In 2020, racial inequality in the US is, indeed, so well-documented that it is hardly difficult to understand. Black Americans are almost ten times poorer and more than five times more likely to be incarcerated than white Americans. African American women are more than four times more likely than white women to suffer a maternal death.
Yet, as of 2016, 38% of white Americans believed African Americans had achieved an equal social status. To understand just how wrong they are, these people need to do a simple Google search, not take some mystical leap of faith (“I Will Never Understand, But I Stand”). For this to happen, however, African Americans have a role to play, too. The same 2016 data reveals that as many as 44% of black Americans believe racial relations can be improved by highlighting inter-racial differences rather than commonalities. In a country founded around a credo of coming together (“E pluribus unum”), this particularistic lens, while not necessarily intended that way, is an ominous indication of an in-group mentality that is more likely to reinforce racial divisions than it is to narrow them.

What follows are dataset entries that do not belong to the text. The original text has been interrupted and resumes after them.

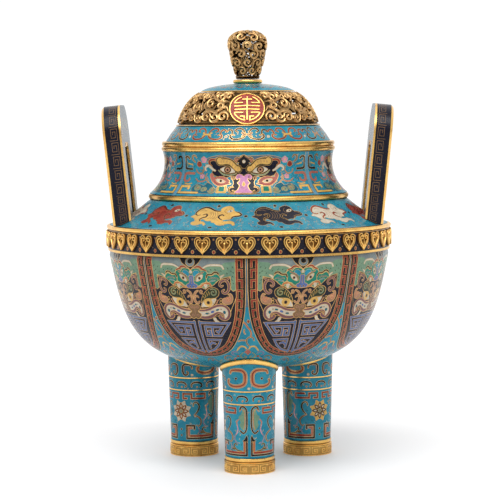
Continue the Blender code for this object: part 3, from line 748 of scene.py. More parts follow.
def bowl_ground(art):
    """Scrolls on the turquoise between and below the panels."""
    edge, seam = art.width / 2, art.seam
    art.line("brown", seam([
        (7.4, 79.5), (6.6, 76.6), (3.4, 75.2), (0.2, 76.6), (-1.2, 80), (-0.4, 84), (2.4, 87),
    ]), 1.1, 0.3, wrap=True)
    art.line("orange", seam([
        (-3.6, 58.6), (-1.4, 61), (0.4, 64), (2.8, 67), (4.2, 71), (3.6, 75),
    ]), 1.2, 0.3, wrap=True)
    art.line("tan", seam([(-10.6, 80.6), (-7, 79.2), (-2.6, 79.4)]), 1.3, 0.3, wrap=True)
    art.line("tan", seam([(-3.2, 66.5), (-3.6, 69.5), (-2.4, 71.5)]), 1.0, 0.3, wrap=True)
    scrolls = [
        ("yellow", [1.0, 1.5, 1.2], [(1.6, 91), (3.4, 88.2), (7.4, 87.2), (10.6, 89.4), (13.2, 93.6)]),
        (
            "lavender", [0.8, 1.6, 1.0],
            [(12, 98), (15.5, 95), (19.5, 96.5), (20, 100), (17.2, 101.4)],
        ),
        (
            "light_green", [0.8, 1.5, 0.9],
            [(6, 97), (9.5, 101), (9, 105.5), (5, 107.5), (2.6, 105), (4.4, 102.6)],
        ),
        (
            "brown", [0.9, 1.6, 1.0],
            [
                (22, 104), (27.5, 102.6), (32, 105.4), (32.4, 110), (28.6, 112.4), (25.4, 110.4),
                (27.2, 107.6),
            ],
        ),
        ("rose", [1.4, 1.8, 0.9], [(16.5, 106.5), (19.5, 110.5), (17.5, 115), (12.5, 117)]),
        (
            "yellow", [0.9, 1.6, 1.0],
            [(8, 112), (4, 116.5), (6, 122), (12, 124.5), (18.5, 121.5), (19, 127)],
        ),
    ]
    for colour, width, points in scrolls:
        art.line(colour, seam(points), width, 0.3, pair=True, wrap=True)
    art.dot("red", edge + 13.4, 103.2, 1.5, pair=True, wrap=True)
    art.line("light_green", seam([
        (-38, 112), (-44, 116), (-44.5, 123), (-38.5, 127.5), (-31.5, 125), (-30.5, 119.5), (-35, 118),
    ]), [0.9, 1.8, 1.0], 0.3)
    art.dot("red", edge + 1.2, 57.8, 1.2, 1.6, wrap=True)
    art.dot("cream", edge, 111.0, 1.2, wrap=True)
    art.area("rose", seam([
        (-4, 96), (-1.4, 93), (0, 91.6), (1.4, 93), (4, 96), (1.6, 98.2), (0, 100.5), (-1.6, 98.2),
    ]), wrap=True)
    for y in (131.0, 140.0, 149.0):
        cloud = [(4, y), (9, y - 3), (15, y - 1), (17, y + 2.5), (12, y + 3.5)]
        art.line("deep_teal", cloud, [0.9, 1.7, 0.8], 0.3, pair=True)
        art.line("deep_teal", seam(cloud), [0.9, 1.7, 0.8], 0.3, pair=True, wrap=True)
    art.line("brown", [(-9, 117), (-4, 110.5), (0, 109), (4, 110.5), (9, 117)], [0.8, 1.6, 0.8], 0.3)
    art.dot("red", 0.0, 114.0, 1.6)


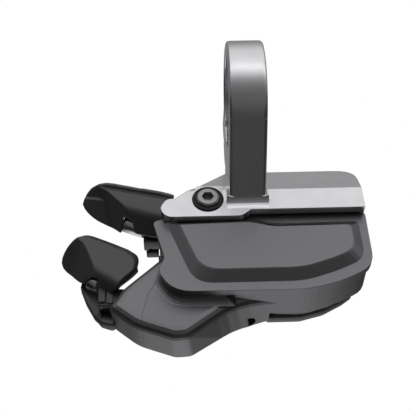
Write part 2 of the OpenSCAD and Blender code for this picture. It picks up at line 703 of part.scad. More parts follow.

This exclusionary mindset is only being exacerbated by the demand for abstract collective recognition embodied in BLM’s recent rhetoric. To narrow racial discrepancies, BLM needs to recognize that most of its grievances–while disproportionately experienced by African Americans–are not unique to any particular race. Whichever combination of Aristotle’s three persuasive tools is adopted by the movement in the future, it must rest upon an empirical elaboration of racial inequality as an objectively recognizable injustice, rather than a stubborn insistence on a counterproductive hierarchy of suffering.